A loss by Joe Biden under these circumstances is the worst case not because Trump will destroy America (he can’t), but because it is the outcome most likely to undermine faith in democracy, resulting in more of the social unrest and street battles that cities including Portland, Oregon, and Seattle have seen in recent months. For this reason, strictly law-and-order Republicans who have responded in dismay to scenes of rioting and looting have an interest in Biden winning — even if they could never bring themselves to vote for him.

This month in the same publication, Yascha Mounk wrote that people who are tired of illiberal leftism should vote for Biden. “[A] Biden victory would make it easier, not harder, to push back against antifa types who think engaging in violent tactics to resist the Trump administration is justifiable,” Mounk said. “So long as citizens can contest political injustice at the ballot box, there can be no excuse for burning down government buildings.”

Neither Hamid nor Mounk is saying explicitly that the only way to stop left-wing violence is to vote for left-wing candidates, but they’re not not saying it, either. Giving in to fear and conceding to the rioters sounds, for some tremulous voters, like a way out of the problem.

Paying the Dane-Geld Never Works

We have known for a long time that such concessions rarely, if ever, succeed. Rudyard Kipling wrote about it in his 1911 poem “Dane-Geld.” In it, he retold the historical events of nine centuries earlier, when Viking raiders came to pillage England. 

Rather than get murdered and robbed, King Æthelred proposed to just give the Danes money (called the “Dane-geld”) so they would go away. The Danes agreed — and then came back every year for more. Kipling described the exchange:

It is always a temptation to an armed and agile nation, ⁠
To call upon a neighbour and to say: —
‘We invaded you last night —
We are quite prepared to fight, ⁠
Unless you pay us cash to go away.’

And that is called asking for Dane-geld, ⁠
And the people who ask it explain
That you’ve only to pay ’em the Dane-geld
And then you’ll get rid of the Dane!

It is always a temptation to a rich and lazy nation,
To puff and look important and to say: —
‘Though we know we should defeat you,
We have not the time to meet you, ⁠
We will therefore pay you cash to go away.’
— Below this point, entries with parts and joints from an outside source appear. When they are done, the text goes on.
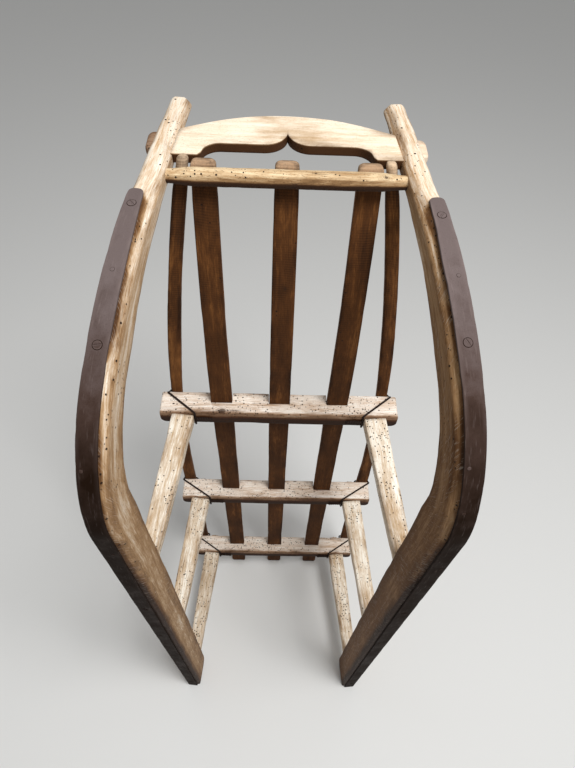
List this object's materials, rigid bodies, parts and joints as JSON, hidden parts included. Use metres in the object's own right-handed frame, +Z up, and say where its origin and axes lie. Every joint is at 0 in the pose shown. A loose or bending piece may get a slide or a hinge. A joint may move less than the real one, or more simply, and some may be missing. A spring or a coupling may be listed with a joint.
{
  "type": "wooden sled",
  "caption": "Old wooden sled with upswept horned runners, iron shoes, crossbeams on splayed posts, slatted deck and a carved front board, standing on its tail.",
  "frame": {"origin": "on the floor, at the middle of the footprint of the overall box, with the sled standing on its tail", "axes": "+Z up, along the sled towards its front; X across the sled; -Y faces the way the runner soles face, +Y the way the deck faces"},
  "size_m": [0.366, 0.4366, 1.1091],
  "materials": {
    "pale_wood": "weathered bare wood",
    "board_wood": "smooth bare wood",
    "beam_wood": "worm-eaten bare wood",
    "rod_wood": "worn bare wood",
    "dark_wood": "aged dark wood",
    "shoe_iron": "rusted and worn bright",
    "wire_iron": "black annealed wire"
  },
  "bodies": {
    "root": {"crossbeam_front": "beam_wood", "crossbeam_middle": "beam_wood", "crossbeam_rear": "beam_wood", "deck_slat_left": "dark_wood", "deck_slat_middle": "dark_wood", "deck_slat_right": "dark_wood", "front_board": "board_wood", "front_rod": "rod_wood", "iron_shoe_left": "shoe_iron", "iron_shoe_right": "shoe_iron", "post_front_left": "pale_wood", "post_front_right": "pale_wood", "post_middle_left": "pale_wood", "post_middle_right": "pale_wood", "post_rear_left": "pale_wood", "post_rear_right": "pale_wood", "runner_left": "pale_wood", "runner_right": "pale_wood", "side_rail_left": "dark_wood", "side_rail_right": "dark_wood", "wire_lashing_front_left": "wire_iron", "wire_lashing_front_right": "wire_iron", "wire_lashing_middle_left": "wire_iron", "wire_lashing_middle_right": "wire_iron", "wire_lashing_rear_left": "wire_iron", "wire_lashing_rear_right": "wire_iron"}
  },
  "joints": []
}
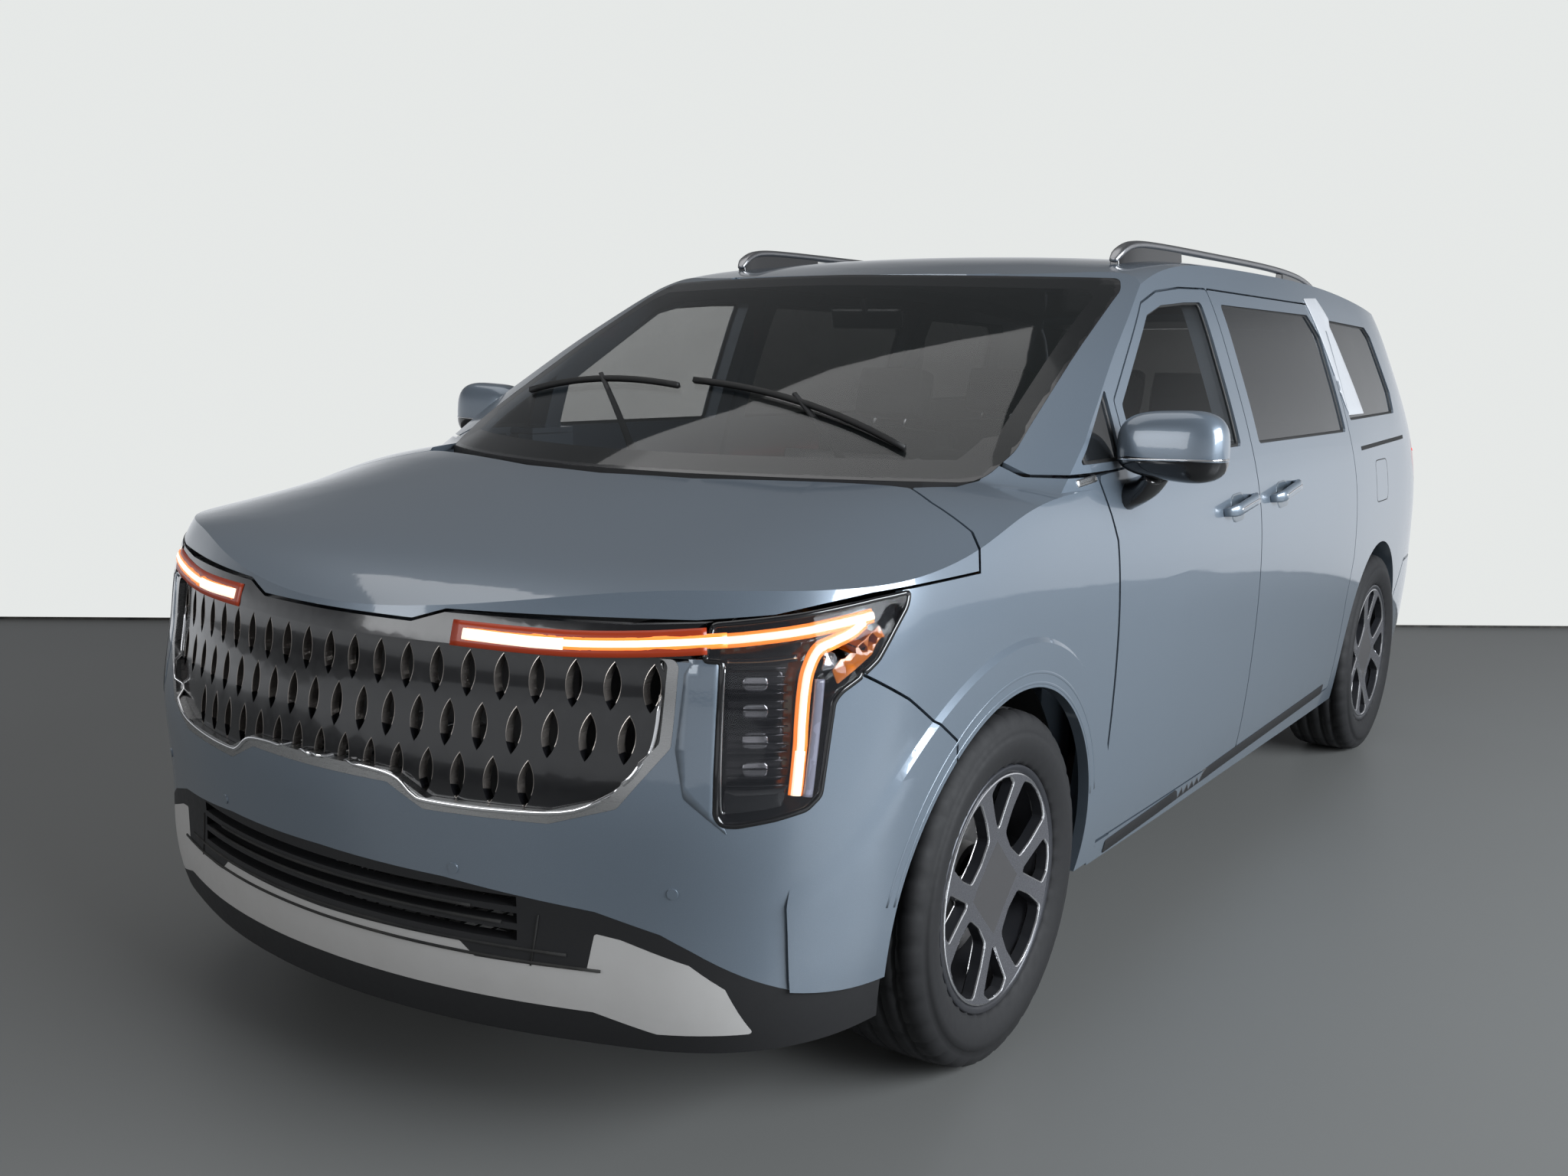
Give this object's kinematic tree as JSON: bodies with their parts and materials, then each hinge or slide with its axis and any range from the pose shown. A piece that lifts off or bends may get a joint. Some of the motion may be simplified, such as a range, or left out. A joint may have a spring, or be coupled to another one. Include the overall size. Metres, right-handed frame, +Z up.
{
  "type": "minivan",
  "caption": "Minivan with hinged front doors, hood and tailgate, sliding side doors, lattice grille and steered front wheels.",
  "frame": {"origin": "on the ground, under the middle of the vehicle's bounding box", "axes": "+X to the vehicle's left, +Y to the rear, +Z up; the front faces -Y"},
  "size_m": [2.3856, 5.1558, 1.775],
  "materials": {
    "paint": "glossy metallic",
    "frame_paint": "glossy metallic",
    "underbody": "matte",
    "black_plastic": "grained",
    "gloss_black": "glossy",
    "silver_trim": "satin silver",
    "bright_trim": "bright",
    "glass": "clear tinted",
    "dark_glass": "dark tinted",
    "lamp": "clear",
    "red_lamp": "red",
    "tyre": "matte",
    "alloy": "machined and painted",
    "cast": "rough",
    "steel": "dull",
    "dash": "grained",
    "seat": "woven",
    "engine": "cast"
  },
  "bodies": {
    "body": {"floor_pan": "underbody", "side_frame_left": "frame_paint", "side_frame_right": "frame_paint", "roof_panel": "paint", "fender_left": "paint", "fender_right": "paint", "front_bumper": "paint", "front_valance": "black_plastic", "skid_garnish": "silver_trim", "grille": "silver_trim", "grille_surround": "silver_trim", "lamp_bar": "gloss_black", "headlamps": "lamp", "rear_bumper": "paint", "tail_lamps": "red_lamp", "windscreen": "glass", "roof_rails": "bright_trim", "cowl": "black_plastic", "sliding_door_left": "paint", "sliding_door_right": "paint", "sliding_door_glass_left": "dark_glass", "sliding_door_glass_right": "dark_glass", "fixed_side_glass": "dark_glass", "instrument_panel": "dash", "front_seats": "seat", "rear_seats": "seat", "front_suspension": "steel", "rear_axle": "steel", "exhaust": "steel", "engine_block": "engine", "fuel_tank": "black_plastic"},
    "hood": {"hood": "paint"},
    "liftgate": {"liftgate": "paint", "liftgate_glass": "dark_glass"},
    "steering_wheel": {"steering_wheel": "dash"},
    "front_door_left": {"front_door_left": "paint", "front_door_glass_left": "glass", "door_mirror_left": "paint"},
    "knuckle_left": {"knuckle_left": "cast"},
    "wheel_front_left": {"tyre_front_left": "tyre", "rim_front_left": "alloy"},
    "wheel_rear_left": {"tyre_rear_left": "tyre", "rim_rear_left": "alloy"},
    "front_door_right": {"front_door_right": "paint", "front_door_glass_right": "glass", "door_mirror_right": "paint"},
    "knuckle_right": {"knuckle_right": "cast"},
    "wheel_front_right": {"tyre_front_right": "tyre", "rim_front_right": "alloy"},
    "wheel_rear_right": {"tyre_rear_right": "tyre", "rim_rear_right": "alloy"}
  },
  "joints": [
    {"name": "steer_left", "type": "hinge", "parent": "body", "child": "knuckle_left", "pos_m": [0.815, -1.6425, 0], "axis": [-0.2284, 0, 0.9736], "range_deg": [-35, 35]},
    {"name": "spin_front_left", "type": "hinge", "parent": "knuckle_left", "child": "wheel_front_left", "pos_m": [0.87, -1.6425, 0.37], "axis": [1, 0, 0], "continuous": true},
    {"name": "spin_rear_left", "type": "hinge", "parent": "body", "child": "wheel_rear_left", "pos_m": [0.87, 1.4475, 0.37], "axis": [1, 0, 0], "continuous": true},
    {"name": "steer_right", "type": "hinge", "parent": "body", "child": "knuckle_right", "pos_m": [-0.815, -1.6425, 0], "axis": [0.2284, 0, 0.9736], "range_deg": [-35, 35]},
    {"name": "spin_front_right", "type": "hinge", "parent": "knuckle_right", "child": "wheel_front_right", "pos_m": [-0.87, -1.6425, 0.37], "axis": [1, 0, 0], "continuous": true},
    {"name": "spin_rear_right", "type": "hinge", "parent": "body", "child": "wheel_rear_right", "pos_m": [-0.87, 1.4475, 0.37], "axis": [1, 0, 0], "continuous": true},
    {"name": "turn_steering_wheel", "type": "hinge", "parent": "body", "child": "steering_wheel", "pos_m": [0.375, -0.72477, 1.02062], "axis": [0, -0.9135, -0.4067], "range_deg": [-540, 540]},
    {"name": "open_front_door_left", "type": "hinge", "parent": "body", "child": "front_door_left", "pos_m": [0.955, -1.08012, 0.8], "axis": [0, 0, -1], "range_deg": [0, 68]},
    {"name": "open_front_door_right", "type": "hinge", "parent": "body", "child": "front_door_right", "pos_m": [-0.955, -1.08012, 0.8], "axis": [0, 0, 1], "range_deg": [0, 68]},
    {"name": "open_hood", "type": "hinge", "parent": "body", "child": "hood", "pos_m": [0, -1.59924, 1.15499], "axis": [-1, 0, 0], "range_deg": [0, 50]},
    {"name": "open_liftgate", "type": "hinge", "parent": "body", "child": "liftgate", "pos_m": [0, 2.0554, 1.66202], "axis": [1, 0, 0], "range_deg": [0, 80]}
  ],
  "couplings": [
    {"joint": "steer_right", "follows": "steer_left", "ratio": 1},
    {"joint": "turn_steering_wheel", "follows": "steer_left", "ratio": -15}
  ]
}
Then, as now, human reactions are pretty predictable. If you make something profitable, more people will do it. The Vikings were presented with an easy win: just show up and get money, no need to risk life and limb. For Æthelred, paying them off was the easy short-term fix.

The problem, however, was not solved, and the Vikings kept coming. Eventually, their king, Canute, conquered England and held it until his death.

Americans Must Vote for What Is Good and Right

Delivering votes and policy victories to a mob out of fear is little different. If some voters actually want to defund the police and to enshrine Ibram X. Kendi’s Orwellian Department of Anti-Racism in the Constitution, or want any other far-left idea to come to pass, then by all means, they should vote for lefty candidates. But if other, more reasonable voters think that giving in to rioters will pacify the streets of Portland once more, they are surely mistaken. The Dane never left for long, and neither will Antifa, not if their violence is rewarded. 

Kipling explained why we should act out of conviction, not cowardice:

And that is called paying the Dane-geld; ⁠
But we’ve proved it again and again,
That if once you have paid him the Dane-geld ⁠
You never get rid of the Dane.

It is wrong to put temptation
In the path of any nation,
For fear they should succumb and go astray,
So when you are requested to pay up or be molested, ⁠
You will find it better policy to say: —

‘We never pay any one Dane-geld, ⁠
No matter how trifling the cost,
For the end of that game is oppression and shame, ⁠
And the nation that plays it is lost!’

A nation that votes out of fear is lost. Americans have not done so in the past, and we should not start now. That is true not only because it will not work, but because it is wrong.

This republic endures when people vote based on what they think will be right and good for all of us. Americans don’t pay tribute. Once we do, this grand experiment in republican self-government will be headed for failure.